--- GIVEN INFORMATION ---

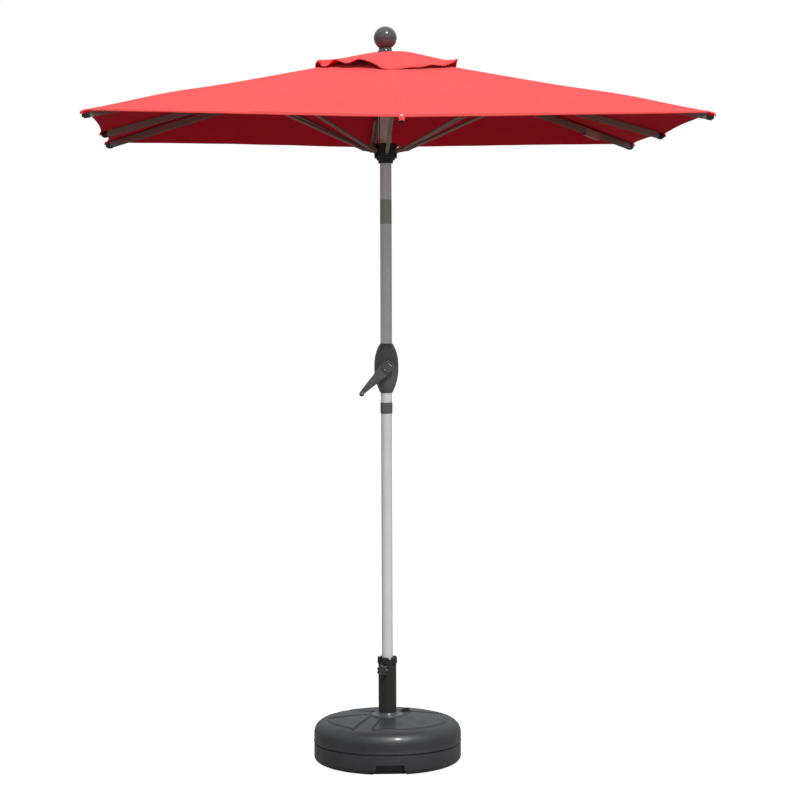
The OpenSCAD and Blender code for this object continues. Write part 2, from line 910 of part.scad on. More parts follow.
module socket_tube() {
    color([0.13, 0.12, 0.11])
        difference() {
            union() {
                translate([0, 0, pole_foot_z - 3.5])
                    cylinder(r = socket_d / 2, h = socket_z - pole_foot_z + 3.5, $fn = fine);
                translate([0, 0, flange_z])
                    cylinder(r = 43, h = 4, $fn = fine);
                for (a = [20 : 90 : 290])
                    rotate([0, 0, a])
                        translate([30, -13, flange_z])
                            cube([flange_r - 30, 26, 4]);
                translate([0, 0, flange_z])
                    cylinder(r = 34, h = 7, $fn = fine);
                clamp_axis()
                    cylinder(r = nut_r, h = nut_out, $fn = 6);
            }
            translate([0, 0, pole_foot_z - 0.5])
                cylinder(r = socket_d / 2 - 3, h = socket_z, $fn = fine);
            translate([0, 0, pole_foot_z - 10])
                cylinder(r = 12, h = 20);
            clamp_axis()
                cylinder(r = screw_r + 0.2, h = nut_out + 5);
        }
}

module pole_bush() {
    color([0.1, 0.1, 0.1])
        difference() {
            translate([0, 0, socket_z - 27])
                cylinder(r = socket_d / 2 - 3.05, h = 26.5, $fn = fine);
            translate([0, 0, socket_z - 30])
                cylinder(r = lower_d / 2 + 0.3, h = 40, $fn = fine);
        }
}

ring_foot = socket_z - 14.5;
ring_top = socket_z + 7;
ring_r = 32.8;
ring_teeth = 5;
ring_gap_w = 14;
ring_gap_dir = -72;

// The castellated ring screwed over the socket tube's top
module cap_ring() {
    color([0.12, 0.12, 0.12])
        difference() {
            rotate_extrude($fn = fine)
                polygon([[socket_d / 2 + 0.15, ring_foot], [ring_r - 0.6, ring_foot],
                         [ring_r, ring_foot + 1], [ring_r, ring_top - 1],
                         [ring_r - 0.8, ring_top], [lower_d / 2 + 1, ring_top],
                         [lower_d / 2 + 0.6, ring_top - 2], [lower_d / 2 + 0.6, socket_z + 0.6],
                         [socket_d / 2 + 0.15, socket_z + 0.6]]);
            for (k = [0 : ring_teeth - 1])
                rotate([0, 0, ring_gap_dir + 360 * k / ring_teeth])
                    translate([lower_d / 2 - 1, -ring_gap_w / 2, ring_top - 9])
                        cube([20, ring_gap_w, 12]);
        }
}

knob_r = 19.5;
knob_from = 40;
knob_t = 17;
lobes = 6;

module clamp_knob() {
    color([0.14, 0.14, 0.14])
        clamp_axis() {
            translate([0, 0, lower_d / 2 + 0.05])
                cylinder(r = screw_r, h = knob_from - lower_d / 2 + 4);
            difference() {
                union() {
                    translate([0, 0, knob_from])
                        cylinder(r = knob_r - 3.5, h = knob_t);
                    for (k = [0 : lobes - 1])
                        rotate([0, 0, 360 * k / lobes])
                            translate([knob_r - 5, 0, knob_from])
                                cylinder(r = 5, h = knob_t - 2);
                }
                translate([0, 0, knob_from + knob_t - 3])
                    cylinder(r = 10, h = 5);
            }
        }
}

// ---------------------------------------------------------------- nodes

base_tank();
ballast_fill();
filler_cap();
socket_tube();
pole_bush();
cap_ring();
clamp_knob();
lower_pole();
joint_sleeve();
pole_spigot();
upper_pole();
crank_housing_front();
crank_housing_rear();
housing_screws();
crank_shaft();
cord_spool();
crank_arm();
crank_pin();
crank_knob();
lift_cord();
cord_pulley();
pulley_bracket();
top_hub();
hub_pins();
finial();
runner();
runner_pins();
vent_canopy();
for (i = ALL_RIBS) {
    rib(i);
    strut(i);
    rib_fittings(i);
    canopy_gore(i);
}
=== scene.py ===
"""Looks of a crank-lift patio umbrella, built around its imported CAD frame."""
import json
import math

import bmesh
import bpy
from mathutils import Matrix, Vector, noise


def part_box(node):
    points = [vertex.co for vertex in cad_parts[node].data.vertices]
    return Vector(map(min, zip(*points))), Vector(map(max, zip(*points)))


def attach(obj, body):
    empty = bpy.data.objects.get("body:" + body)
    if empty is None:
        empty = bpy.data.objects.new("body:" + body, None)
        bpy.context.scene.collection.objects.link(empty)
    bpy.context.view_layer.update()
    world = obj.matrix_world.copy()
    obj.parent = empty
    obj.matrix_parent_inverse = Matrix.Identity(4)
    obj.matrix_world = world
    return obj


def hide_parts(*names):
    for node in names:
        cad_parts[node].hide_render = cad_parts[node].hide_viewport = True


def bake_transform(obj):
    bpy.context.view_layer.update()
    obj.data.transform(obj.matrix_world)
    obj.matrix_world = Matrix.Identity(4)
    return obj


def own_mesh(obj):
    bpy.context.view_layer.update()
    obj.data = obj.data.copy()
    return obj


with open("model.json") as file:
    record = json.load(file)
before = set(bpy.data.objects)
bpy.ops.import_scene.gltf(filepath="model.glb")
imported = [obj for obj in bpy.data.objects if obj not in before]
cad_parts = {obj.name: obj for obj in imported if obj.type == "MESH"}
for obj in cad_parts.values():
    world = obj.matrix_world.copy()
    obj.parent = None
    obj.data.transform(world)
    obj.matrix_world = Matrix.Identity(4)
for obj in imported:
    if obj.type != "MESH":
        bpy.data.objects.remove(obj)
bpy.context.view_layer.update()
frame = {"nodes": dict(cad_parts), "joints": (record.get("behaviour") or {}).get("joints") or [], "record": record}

nodes = frame["nodes"]
joints = {j["name"]: j for j in frame["joints"]}

SIDES = ["right", "back_right", "back", "back_left", "left", "front_left", "front", "front_right"]
CORNER, LONG, SHORT = 0, 1, 2


def kind(i):
    """Whether rib i runs to a corner, along the long axis or along the short axis."""
    if i % 2 == 1:
        return CORNER
    return LONG if i % 4 == 0 else SHORT


# ---------------------------------------------------------------- camera

CAMERA_FROM_POLE = 7.234
CAMERA_HEIGHT = 1.551
CAMERA_YAW = math.radians(4.215)
CAMERA_PITCH = math.radians(2.70)
CAMERA_PAN = math.radians(0.356)
CAMERA_ROLL = math.radians(0.18)
CAMERA_LENS = 98.1


def add_camera():
    data = bpy.data.cameras.new("camera")
    data.lens = CAMERA_LENS
    data.sensor_width = 36
    camera = bpy.data.objects.new("camera", data)
    bpy.context.scene.collection.objects.link(camera)
    place = Matrix.Translation((
        -CAMERA_FROM_POLE * math.sin(CAMERA_YAW),
        -CAMERA_FROM_POLE * math.cos(CAMERA_YAW),
        CAMERA_HEIGHT,
    ))
    turn = Matrix.Rotation(-CAMERA_YAW - CAMERA_PAN, 4, "Z")
    tilt = Matrix.Rotation(math.pi / 2 - CAMERA_PITCH, 4, "X")
    roll = Matrix.Rotation(-CAMERA_ROLL, 4, "Z")
    camera.matrix_world = place @ turn @ tilt @ roll
    bpy.context.scene.camera = camera


add_camera()

# ---------------------------------------------------------------- materials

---

> WHAT TO DO
Please print exactly, and only, the lines from the line with "base_tank();" to the line with "before = set(bpy.data.objects)", both included.

> ANSWER TO THIS TASK
base_tank();
ballast_fill();
filler_cap();
socket_tube();
pole_bush();
cap_ring();
clamp_knob();
lower_pole();
joint_sleeve();
pole_spigot();
upper_pole();
crank_housing_front();
crank_housing_rear();
housing_screws();
crank_shaft();
cord_spool();
crank_arm();
crank_pin();
crank_knob();
lift_cord();
cord_pulley();
pulley_bracket();
top_hub();
hub_pins();
finial();
runner();
runner_pins();
vent_canopy();
for (i = ALL_RIBS) {
    rib(i);
    strut(i);
    rib_fittings(i);
    canopy_gore(i);
}
=== scene.py ===
"""Looks of a crank-lift patio umbrella, built around its imported CAD frame."""
import json
import math

import bmesh
import bpy
from mathutils import Matrix, Vector, noise


def part_box(node):
    points = [vertex.co for vertex in cad_parts[node].data.vertices]
    return Vector(map(min, zip(*points))), Vector(map(max, zip(*points)))


def attach(obj, body):
    empty = bpy.data.objects.get("body:" + body)
    if empty is None:
        empty = bpy.data.objects.new("body:" + body, None)
        bpy.context.scene.collection.objects.link(empty)
    bpy.context.view_layer.update()
    world = obj.matrix_world.copy()
    obj.parent = empty
    obj.matrix_parent_inverse = Matrix.Identity(4)
    obj.matrix_world = world
    return obj


def hide_parts(*names):
    for node in names:
        cad_parts[node].hide_render = cad_parts[node].hide_viewport = True


def bake_transform(obj):
    bpy.context.view_layer.update()
    obj.data.transform(obj.matrix_world)
    obj.matrix_world = Matrix.Identity(4)
    return obj


def own_mesh(obj):
    bpy.context.view_layer.update()
    obj.data = obj.data.copy()
    return obj


with open("model.json") as file:
    record = json.load(file)
before = set(bpy.data.objects)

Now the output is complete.